Yesterday was expiry for Henry Hub natural gas, and we saw that outsized crazy move on the expiration. We have seen some follow through today. But it was a very technical event yesterday that occurred. And it effectively means that the contract is expiring and someone is short and hasn't gone ahead and covered their short into an expiration and needs to go out and do so, causing a hugely volatile move into the expiration close.

Now that isn't to say the other factors that you've described-- and those are weather-related-- the factor that is affecting Texas right now, as we have lower nat gas production due to what we call freeze-offs, which means the weather is very cold there, and it's harder for nat gas producers to produce the amount of nat gas they usually do.

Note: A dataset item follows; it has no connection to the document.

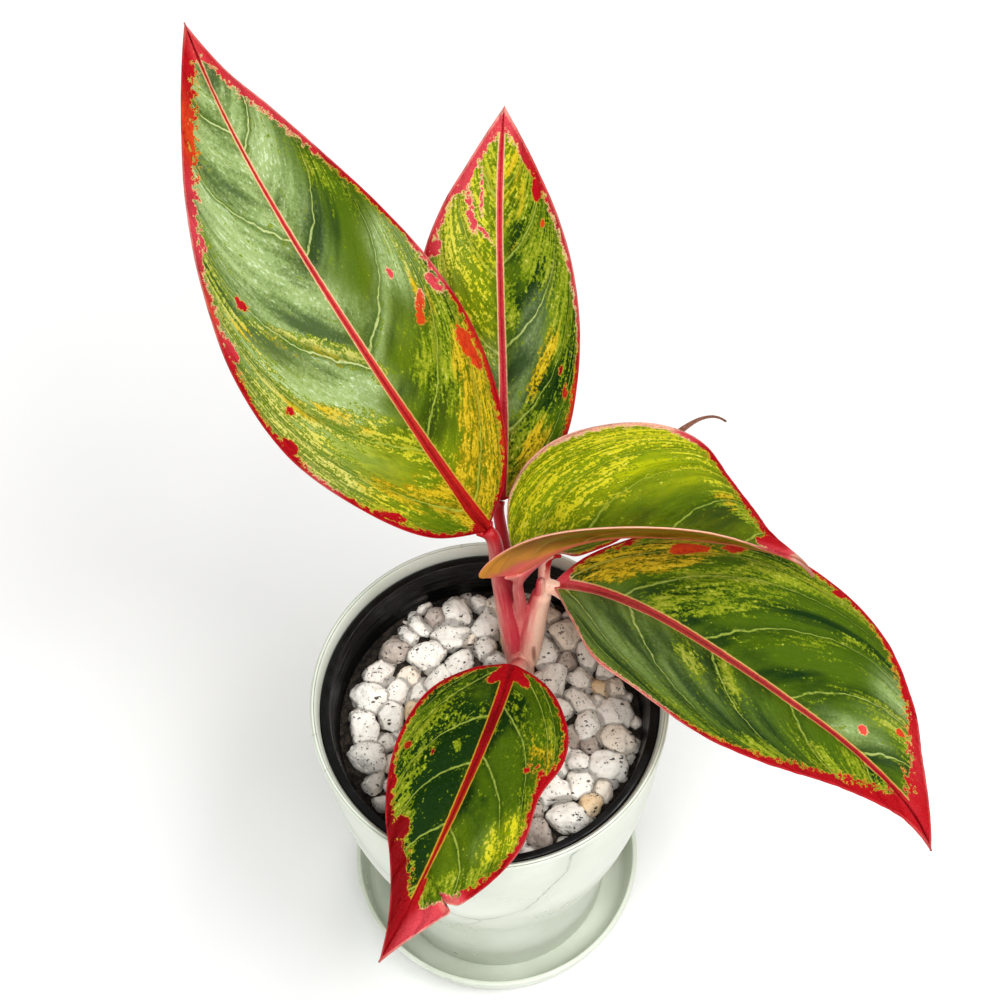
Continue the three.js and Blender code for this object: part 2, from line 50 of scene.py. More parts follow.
# The midrib's control points, each margin's points (along, out), the bends in degrees and the wave's
# height in mm, number and phase. Then where the side veins leave the midrib on the left and on the
# right half, how many mm the blade swells between them, how short the flecks are along them (1 is as
# long as broad), and how far the flecks keep to them if not fully. The midribs, and all margins but
# leaf_behind's, began as numbers that a scratch script worked out from points read off the photo.
# Many were then corrected.
BLADES = {
    "leaf_back_left": dict(
        midrib=[[1, 42, 192], [-23, 66, 223], [-47, 98, 254], [-73, 129, 277], [-88, 172, 296]],
        left=[[12, 18.2], [33, 31], [60, 40.7], [88.5, 40.6], [115.5, 34], [139.5, 24.5], [158.5, 15.3],
              [174, 7.8]],
        right=[[12, 16.5], [33, 27.7], [58, 33.6], [84.5, 33.8], [110, 29], [133, 22.3], [154.5, 14.5],
               [171.5, 6.7]],
        roll=[5, 5, 5], fold_left=[14, 12, 8], fold_right=[14, 12, 8], curl=-3, wave=(0.8, 3.5, 40),
        veins=([-12, 8, 33, 66, 114, 152, 200], [-12, 8, 36, 70, 107, 146, 200]), quilt=0.9, stroke=0.42),
    "leaf_back": dict(
        midrib=[[6, 55.5, 187], [10, 78.5, 209], [8, 103, 230], [8, 126, 254], [12, 149, 277]],
        left=[[8, 11.5], [22.5, 20], [40.5, 24.5], [59.5, 26], [79.5, 25.5], [97, 19], [110, 11.5],
              [120.5, 5.5]],
        right=[[8, 12.5], [22.5, 21], [40, 24.5], [59.5, 25.5], [78.5, 23.5], [96, 18.5], [111, 11.8],
               [121.5, 5.8]],
        roll=[0, 0, 0], fold_left=[16, 12, 8], fold_right=[16, 12, 8], curl=-3, wave=(0.8, 3, 200),
        veins=([-10, 0, 22, 48, 74, 100, 140], [-10, 0, 22, 50, 78, 102, 140]), quilt=0.6, stroke=0.5),
    "leaf_right_folded": dict(
        midrib=[[11, 28, 188], [38, 32, 220], [49, 22, 219], [101, 37, 190], [107, 27, 179]],
        left=[[8.5, 21.5], [22.5, 32.5], [38, 36], [54, 35.8], [67.5, 31.3], [77, 21.7], [86, 13], [96, 5]],
        right=[[0.5, 19], [22, 26.5], [41, 32.5], [57, 31.5], [71, 25], [82, 14.5], [92, 7], [102, 2]],
        roll=[17, 17, 17], fold_left=[42, 42, 30], fold_right=[58, 53, 49, 30], curl=-1, wave=(0.4, 2.5, 0),
        veins=([-12, 8, 28, 55, 82, 125], [-12, 8, 28, 55, 82, 125]), quilt=0.5, stroke=0.45),
    "leaf_right_low": dict(
        midrib=[[23, 32.8, 168], [62, 26, 175], [82, -14, 175], [128, -23, 165], [141, -57, 146]],
        left=[[9.5, 12], [28, 28], [52, 39.5], [77.5, 41.5], [101, 36], [119, 25], [131.5, 13.8], [143, 6.2]],
        right=[[10, 15], [28, 29], [49.5, 32.5], [72.5, 32], [93.5, 26.6], [112, 17.7], [128.5, 10],
               [142, 3.8]],
        roll=[0, 0, 0], fold_left=[16, 14, 10], fold_right=[26, 24, 16], curl=-3, wave=(0.8, 3, 120),
        veins=([-12, 2, 22, 53, 86, 115, 165], [-12, 2, 25, 57, 88, 118, 165]), quilt=0.8, stroke=0.42),
    "leaf_front": dict(
        midrib=[[8, 10, 156], [1, -16, 162], [-11, -42, 166], [-23, -68, 159], [-38, -88, 146]],
        left=[[7.5, 14.5], [20, 24.5], [31, 27.3], [44.5, 24.3], [60, 25.6], [74, 21], [88, 12.8], [101, 5]],
        right=[[7, 13], [20.5, 23], [36.5, 26.5], [52.5, 25], [67.5, 20], [79.5, 13], [90, 7.5], [100, 3.5]],
        roll=[0, 0, 0], fold_left=[12, 10, 8], fold_right=[12, 10, 8], curl=-3, wave=(0.6, 3, 300),
        veins=([-10, -2, 16, 36, 62, 84, 120], [-10, 0, 20, 39, 62, 84, 120]), quilt=0.5, stroke=0.7,
        sweep=0.5),
    "leaf_behind": dict(
        midrib=[[23, 41, 177], [31, 45, 188], [44, 49, 209], [52, 50, 206], [69, 82, 207], [81, 75, 199]],
        left=[[4, 4], [9, 8.5], [18, 12.5], [28, 14], [38, 11], [48, 6], [58, 2.5], [70, 1]],
        right=[[4, 4.5], [9, 9], [18, 13], [27, 15.5], [38, 14], [49, 8.5], [59, 3.5], [70, 1]],
        roll=[0, 0, 0], fold_left=[12, 12, 12], fold_right=[12, 12, 12], curl=-3, wave=(0.4, 2, 0),
        veins=([-10, 0, 16, 34, 60, 100], [-10, 0, 16, 34, 60, 100]), quilt=0.2, stroke=0.6),
}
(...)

And we have the impact of what's going on in Ukraine and Russia, which is essentially putting a premium into almost every commodity that you can track, whether that's nat gas, crude oil, wheat, a huge range of commodities just as Russia is a huge exporter of a lot of commodities. And it's kind of putting an underlying bit into the commodity complex in general. So say, those are the factors. It's crazy even for people who trade it every day to see those types of moves. And it is very much in at least that example very technical.

EMILY MCCORMICK: Given this was, as you said, a technical move in natural gas futures yesterday, what do the fundamentals suggest about where nat gas should actually be trading, if not where it's at right now?

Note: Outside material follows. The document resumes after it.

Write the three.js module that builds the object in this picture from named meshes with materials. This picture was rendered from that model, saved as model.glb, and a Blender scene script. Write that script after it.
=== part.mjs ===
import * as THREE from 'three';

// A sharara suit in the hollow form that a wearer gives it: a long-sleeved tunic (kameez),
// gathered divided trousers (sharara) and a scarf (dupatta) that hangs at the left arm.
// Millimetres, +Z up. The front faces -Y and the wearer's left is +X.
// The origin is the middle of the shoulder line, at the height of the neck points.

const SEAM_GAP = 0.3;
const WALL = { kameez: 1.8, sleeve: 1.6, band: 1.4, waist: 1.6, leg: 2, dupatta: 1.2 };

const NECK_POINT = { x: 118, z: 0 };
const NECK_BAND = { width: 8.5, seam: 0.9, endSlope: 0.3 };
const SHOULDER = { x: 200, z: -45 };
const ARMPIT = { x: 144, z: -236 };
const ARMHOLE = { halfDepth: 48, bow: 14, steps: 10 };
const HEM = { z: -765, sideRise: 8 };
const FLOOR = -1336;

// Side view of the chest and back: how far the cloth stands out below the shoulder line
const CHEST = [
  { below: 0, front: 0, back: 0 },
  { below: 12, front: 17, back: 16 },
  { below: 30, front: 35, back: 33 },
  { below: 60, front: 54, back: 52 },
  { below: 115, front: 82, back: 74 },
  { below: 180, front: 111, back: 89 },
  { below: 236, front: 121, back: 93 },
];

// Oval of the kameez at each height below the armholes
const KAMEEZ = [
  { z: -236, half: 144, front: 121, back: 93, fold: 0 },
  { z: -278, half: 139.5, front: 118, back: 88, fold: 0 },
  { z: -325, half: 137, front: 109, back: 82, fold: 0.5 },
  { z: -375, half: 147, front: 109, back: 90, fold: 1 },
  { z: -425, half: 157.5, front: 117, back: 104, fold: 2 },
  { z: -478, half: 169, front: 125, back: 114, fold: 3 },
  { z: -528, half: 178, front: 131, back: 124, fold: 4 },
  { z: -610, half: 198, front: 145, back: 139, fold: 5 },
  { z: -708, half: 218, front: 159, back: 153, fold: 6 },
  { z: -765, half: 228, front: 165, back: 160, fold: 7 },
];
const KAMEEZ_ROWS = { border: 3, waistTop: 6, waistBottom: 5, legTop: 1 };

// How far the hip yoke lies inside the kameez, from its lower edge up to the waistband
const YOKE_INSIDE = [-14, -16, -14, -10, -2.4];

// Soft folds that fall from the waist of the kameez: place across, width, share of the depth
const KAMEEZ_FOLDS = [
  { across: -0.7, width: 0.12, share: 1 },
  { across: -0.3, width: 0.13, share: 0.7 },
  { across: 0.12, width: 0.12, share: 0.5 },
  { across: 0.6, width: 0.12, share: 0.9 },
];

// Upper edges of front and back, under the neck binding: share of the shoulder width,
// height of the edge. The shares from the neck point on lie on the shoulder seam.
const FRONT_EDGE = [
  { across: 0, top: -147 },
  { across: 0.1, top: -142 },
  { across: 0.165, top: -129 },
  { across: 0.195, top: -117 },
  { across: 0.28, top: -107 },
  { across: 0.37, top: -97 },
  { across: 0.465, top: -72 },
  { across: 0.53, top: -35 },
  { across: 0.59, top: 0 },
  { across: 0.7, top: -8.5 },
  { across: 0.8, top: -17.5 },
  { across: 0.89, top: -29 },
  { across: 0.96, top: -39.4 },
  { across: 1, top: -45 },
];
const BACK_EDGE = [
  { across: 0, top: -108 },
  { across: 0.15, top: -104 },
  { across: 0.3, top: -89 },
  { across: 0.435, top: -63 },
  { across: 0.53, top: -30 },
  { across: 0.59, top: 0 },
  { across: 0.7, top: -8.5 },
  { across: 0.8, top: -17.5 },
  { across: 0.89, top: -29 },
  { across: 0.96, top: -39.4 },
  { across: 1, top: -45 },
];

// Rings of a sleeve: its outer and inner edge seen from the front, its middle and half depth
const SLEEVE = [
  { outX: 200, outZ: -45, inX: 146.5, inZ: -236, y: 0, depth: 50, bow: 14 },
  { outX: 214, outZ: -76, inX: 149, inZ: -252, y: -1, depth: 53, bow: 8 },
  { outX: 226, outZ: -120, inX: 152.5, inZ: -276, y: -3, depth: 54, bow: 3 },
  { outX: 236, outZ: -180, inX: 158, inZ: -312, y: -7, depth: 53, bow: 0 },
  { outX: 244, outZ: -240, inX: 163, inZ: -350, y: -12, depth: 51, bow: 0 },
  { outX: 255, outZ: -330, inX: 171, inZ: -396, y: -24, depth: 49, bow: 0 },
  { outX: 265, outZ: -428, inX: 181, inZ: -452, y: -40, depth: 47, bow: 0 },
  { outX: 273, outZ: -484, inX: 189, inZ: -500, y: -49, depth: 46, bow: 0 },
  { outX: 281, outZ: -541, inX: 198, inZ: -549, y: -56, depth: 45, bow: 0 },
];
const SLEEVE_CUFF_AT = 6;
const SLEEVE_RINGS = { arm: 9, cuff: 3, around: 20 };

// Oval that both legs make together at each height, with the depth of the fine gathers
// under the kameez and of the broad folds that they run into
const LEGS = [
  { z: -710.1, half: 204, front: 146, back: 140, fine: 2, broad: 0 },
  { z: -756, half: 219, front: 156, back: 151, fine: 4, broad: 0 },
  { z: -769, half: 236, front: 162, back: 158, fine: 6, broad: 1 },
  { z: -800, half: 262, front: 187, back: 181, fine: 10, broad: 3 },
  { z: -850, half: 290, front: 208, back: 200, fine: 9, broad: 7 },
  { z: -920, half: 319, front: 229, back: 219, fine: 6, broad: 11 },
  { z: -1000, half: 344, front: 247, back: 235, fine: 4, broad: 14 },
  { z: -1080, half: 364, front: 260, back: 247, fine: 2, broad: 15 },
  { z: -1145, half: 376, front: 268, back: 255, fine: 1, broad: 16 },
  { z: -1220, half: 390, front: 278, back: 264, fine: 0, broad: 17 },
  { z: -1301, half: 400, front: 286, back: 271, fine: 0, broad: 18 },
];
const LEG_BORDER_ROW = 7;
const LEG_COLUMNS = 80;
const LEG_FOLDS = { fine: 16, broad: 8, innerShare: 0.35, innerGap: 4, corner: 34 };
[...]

REBECCA BABIN: So that's such a great question. And I think the challenge in pinpointing that right now is a lot of what's pricing into gas markets is untethered to fundamentals. It's coming down to this geopolitical risk. And I would say, Henry Hub, based on what we're seeing in storage and inventory and production, I'd say it is trading with a decent 5%, 10% premium of geopolitical risk baked in. But that's not outside the scope of what's being baked into other commodities in this situation.

So certainly, if we just go back to fundamentals in nat gas and we take this geopolitical risk off the table, things will likely come in and be lower. Is it 5%, 10%? Is it maybe 15%? If we get a warmer weather bout in there, it could very-- it could happen. But right now, that's not on the-- we're not on that trajectory. We're seeing actually geopolitical risk kind of escalating, as opposed to backing off. And we're seeing a little bit of a weather-- a cold weather pattern moving through. So those aren't on the table at the moment, but that isn't to say in the next two, three, four weeks, we don't see-- we see a pullback of that nature.

ADAM SHAPIRO: But Rebecca, a lot of us look at natural gas, by the way, as a cleaner energy solution to other fossil fuels. And yet, cities like New York have passed regulations that all new construction can't use nat gas. It's going to all be electric. Are we going to see this continue in other major areas? And when would-- I realize it won't happen in a year or two, but when might we see an impact on demand for gas? Is it really going to be negligible?

REBECCA BABIN: That's another really good question. And that regulation is definitely a concern, I think, across everyone who consumes nat gas on a pretty consistent basis because we just really don't have a replacement for that that's consistent. And when we don't have that regular availability of replacement cleaner energies, we get more volatility. So I would say the timeline for when we see those types of things expand into kind of the rest of the country, it will be longer-- it'll be a longer time horizon.

And it's going to, I think, accelerate not at the point of when politicians want it to, but when the market is ready to supply the consistent, reliable, clean energy. So it's not necessarily this political will that will compress the timeline. It's going to be how quickly that renewable infrastructure is put in place. So hard to pin that down, but I'd say that's definitely in the three to five-year timeline on a good day and maybe longer if things don't go as planned.

So that's how I look at that. And you're right, it is a fossil fuel. But it is a cleaner form of a fossil fuel. And it's important as we consider that transition. And I think that most people are coming around to that view that we can't just make this leap from fossils to clean. We do need something in the middle.

EMILY MCCORMICK: I want to ask you about crude oil prices really quickly as well because crude oil just closed out a sixth straight weekly gain this week. Is $100 a barrel a matter of when and not if anymore? And what's going to be the catalyst for that?

REBECCA BABIN: Yeah, so that's the consensus view, is that $100 is when, not if. And I actually don't think that's so much of a sure thing. There's two things that I've got my eye on that I think are potential headwinds to that. The first is there are off-ramps that Russia, Ukraine, and the US and the negotiations can kind of come together very quickly if neither party really wants to escalate the tensions. And I think there is $3 to $5 of geopolitical premium built into crude, so you could see that kind of take things down and kind of slow down their trajectory to $100 a barrel.

And I also think when I look at consumer confidence, this is a little bit of a red flag for me today if we see inflation is starting to, I think, have an impact on the consumer's willingness to spend any price on energy. It's a bigger part of their disposable income. And I just-- I do think as we progress through no longer having such easy money and not stimulus checks, we might see the consumer back off a little bit. So I don't think it's a when or if-- it might occur. But I don't think it's a sure thing, is the way I'd phrase that.

And what does get it there, which was actually your question, which I promise I'll answer, is going to be two things. We're going to have the escalation in Russia. And we're going to have very, very extreme sanctions, which will be very detrimental to both us and Europe. And we will continue to see OPEC+ not help out in the face of rising costs and maintain extreme discipline. And I think that's what gets us to 100. I don't think that's my base case, but it certainly could happen.